Nomad wird mit einem Trailer an Land gezogen, bekommt dabei ein paar Kratzer ab und den letzten freien Platz am Werftgelände. Häufige Regengüsse verwandeln den Boden unter dem Schiff schnell zu rutschigem Matsch, was das Arbeiten mühsam macht. Zur Aufmunterung krähen Hähne, gackern Hühner, streifen Katzen rum, die emsig Ratten und Mäuse fangen. Ein Pferd weidet hinter Nomads Heck unter einem Papayabaum. Trotz schweißtreibender Hitze und unzähligen Moskitos packen wir ordentlich an: Wir reinigen das Unterwasserschiff, primern die vom Trailer beschädigten Stellen, bringen zwei Unterwasseranstriche an, vergrößern einen Borddurchlass, setzen ein neues Ventil ein, drehen die Ankerkette um. Weiters nehmen wir die Genua runter, schieben die Rollanlage ein Stückchen hoch, um den Vorstag-Terminal genau inspizieren zu können und sind heilfroh, als sich der verdächtig kleine Riss nur als Delle der Walzung herausstellt! Halleluja! Nach nur sechs Tagen schwimmt Nomad wieder, und wir sind müde und erschöpft.

MMS Werft mit Blick über die Bucht von Tahauku

Ich kann es gar nicht beschreiben, aber es fühlt sich seltsam an, wieder in Atuona zu ankern. Ein bisschen wie Zeitmaschine mit starken Emotionen, denn hier erlebten wir 2020 den 50 tägigen Corona Lockdown. Lange her, aber in meiner Erinnerung nicht weit entfernt. Was ist inzwischen nicht alles geschehen! Wie hat sich die Zeit doch über vieles gelegt!

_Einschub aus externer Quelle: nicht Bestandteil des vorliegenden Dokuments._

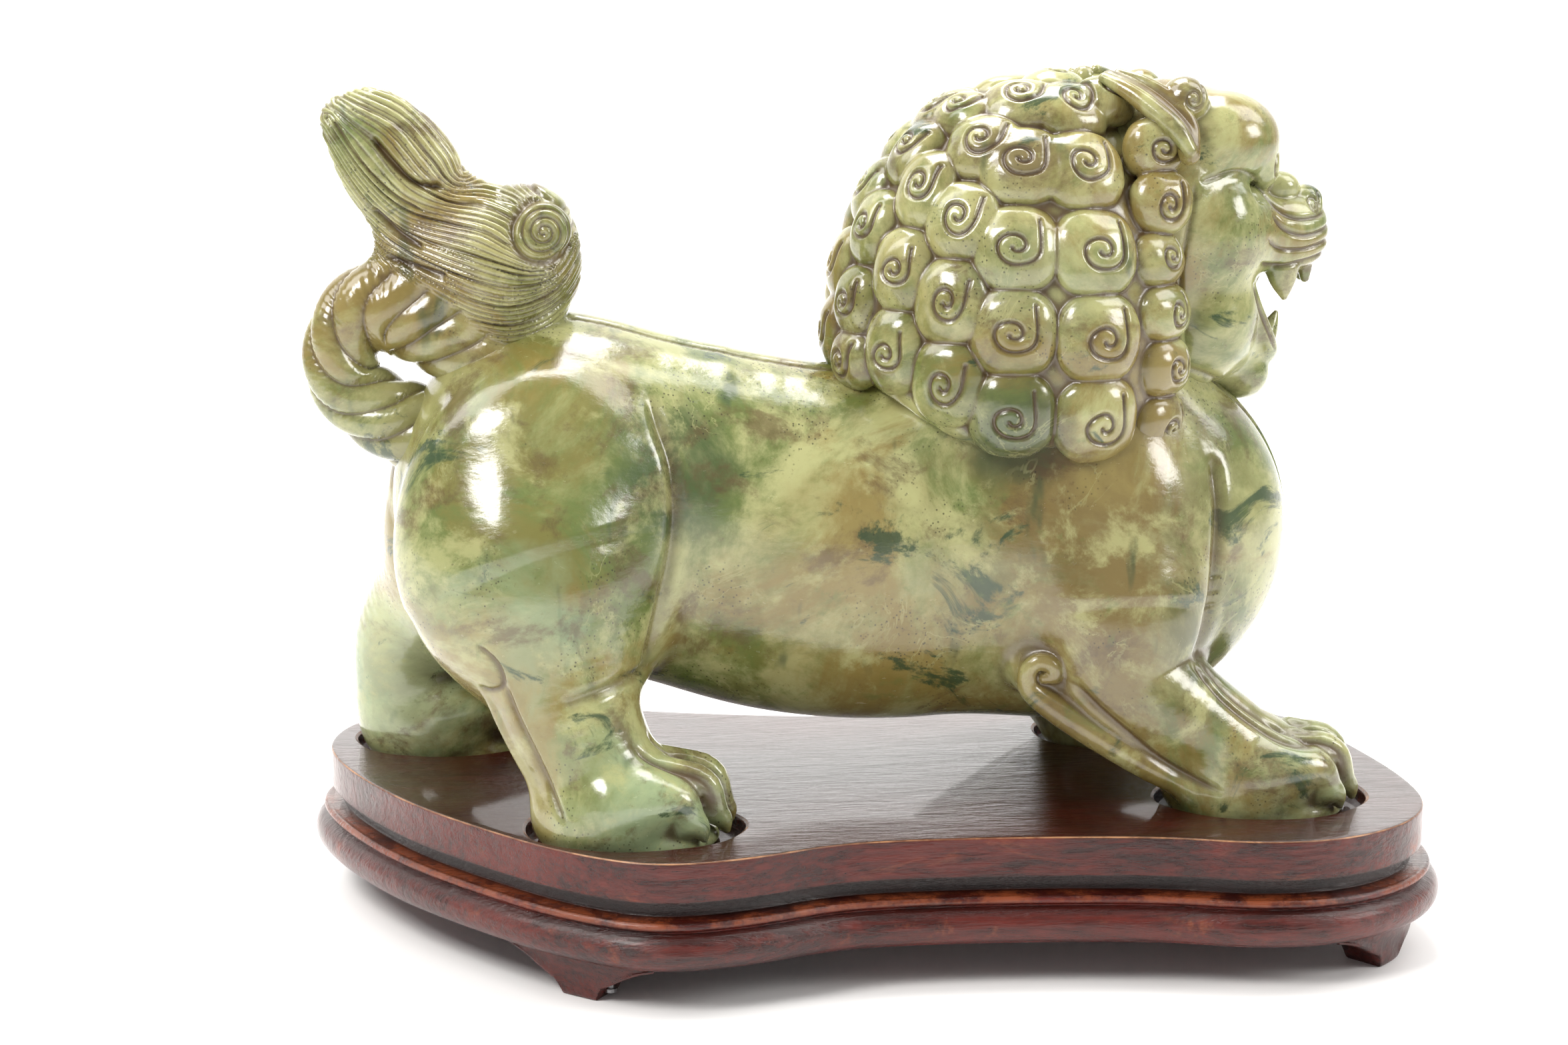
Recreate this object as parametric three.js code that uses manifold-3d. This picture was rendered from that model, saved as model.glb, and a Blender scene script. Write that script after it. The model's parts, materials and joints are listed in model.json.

Beinahe schon ein Ritual: Sind Wolf und ich in Atuona, spazieren wir rauf zum malerischen Friedhof und besuchen die Gräber von Jacques Brel und Paul Gauguin. „Stehen wir hier zum letzten Mal?“, frage ich mich. Nichts, aber auch gar nichts, kann dich auf so einen Moment vorbereiten. Natürlich sind wir dankbar, dass wir zum vierten Mal in der Südsee segeln. Aber wir spüren auch, dass sich ein fünftes Mal vermutlich nicht mehr ausgehen wird. Dieser Gedanke kann dich zerreißen. Aber er kann dich auch auf eine seltsame Art und Weise zufrieden machen. Es geht jetzt nicht mehr so sehr um das, was war oder um das was kommt. Es geht nun vielmehr um das, was ist. Tja, vielleicht muss man vier Mal nach Französisch Polynesien segeln, um zu begreifen, wie wertvoll jede Sekunde ist.